Sunday, July 11, 2010

Air France, Again

How often are bomb threats called in to airlines? Hard to say, but when the bomb threat is on the same route as a mysterious crash over the Atlantic that has yet to be conclusively explained it's a bit more interesting than normal...
A spokesman for Air France in Brazil said the bomb threat was phoned in to Rio's international airport by a female voice about 30 minutes after the plane took off.

The control tower contacted the jet and the decision was made to land in Recife, the Air France spokesman said. He spoke on condition of anonymity because he was not authorized to discuss the matter.

The spokesman said authorities had not found any explosives and the jet was expected to be cleared to continue to Paris.

However, Infraero, in an early Sunday statement, said the plane had yet to be cleared and that passengers were being taken to hotels until the jet was ready to continue, indicating it was unlikely to resume its flight to Paris until Sunday morning.
This may be nothing, of course. People have been known to call in bomb threats when running late to delay the plane so they can catch it. At any rate, four days before ill-fated AF 447 took off there was a bomb threat, but to a flight originating in Buenos Aires. Air France is not likely to give up the frequency of such threats so bloggers can speculate as to normality, but in hindsight it's too bad they haven't found the black boxes on 447 so theories such as this can be put to rest:
Oil stains found among the debris of doomed Air France Flight A447 could prove the plane was not blown out of the sky by terrorists, Brazil's defence minister said today.
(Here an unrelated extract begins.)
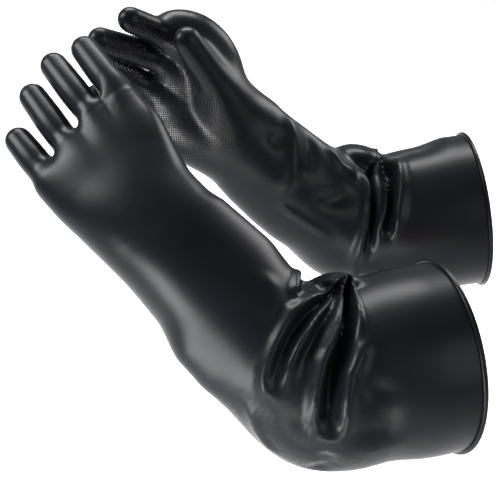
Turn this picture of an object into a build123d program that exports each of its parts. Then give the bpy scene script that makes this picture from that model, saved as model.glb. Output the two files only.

If a bomb had exploded on board the Airbus 330-200 the plane's fuel would have burned away, he said.

And with more debris from the jet carrying 228 people being found scattered over a 55-mile area, he said it was looking more likely that the plane broke apart in the air.
That's assuming the theoretical bomb would have blown up the fuel tanks rather than say an explosive device in the luggage compartment ripping the fuselage at a critical time in high-altitude flight, causing a gradual breakup. Still, the weather-related instrument malfunction scenario seems most likely based on media reports but it would be nice to get some closure one way or the other. Accident post-mortems are designed for learning and changing but if they never officially come out it's kind of hard to respond.

MORE 7/11/10

According to this Fox report the plane was searched and they found nothing. Then it says they are still checking the luggage. Here's a story with AP video of the search. The explanation about crew rest sounds plausible as does the fact they didn't fly in another plane to pick up the stranded passengers (in case one of them was a suspect). Air France has no scheduled service from Recife, meaning they wouldn't have other aircraft sitting around to commandeer.

The aircraft was a Boeing 747-400, with 405 passengers. It's mildly interesting that the AP story used in many US publications did not identify the type, while the AFP (French story) had no trouble pointing out the fact it wasn't an Airbus.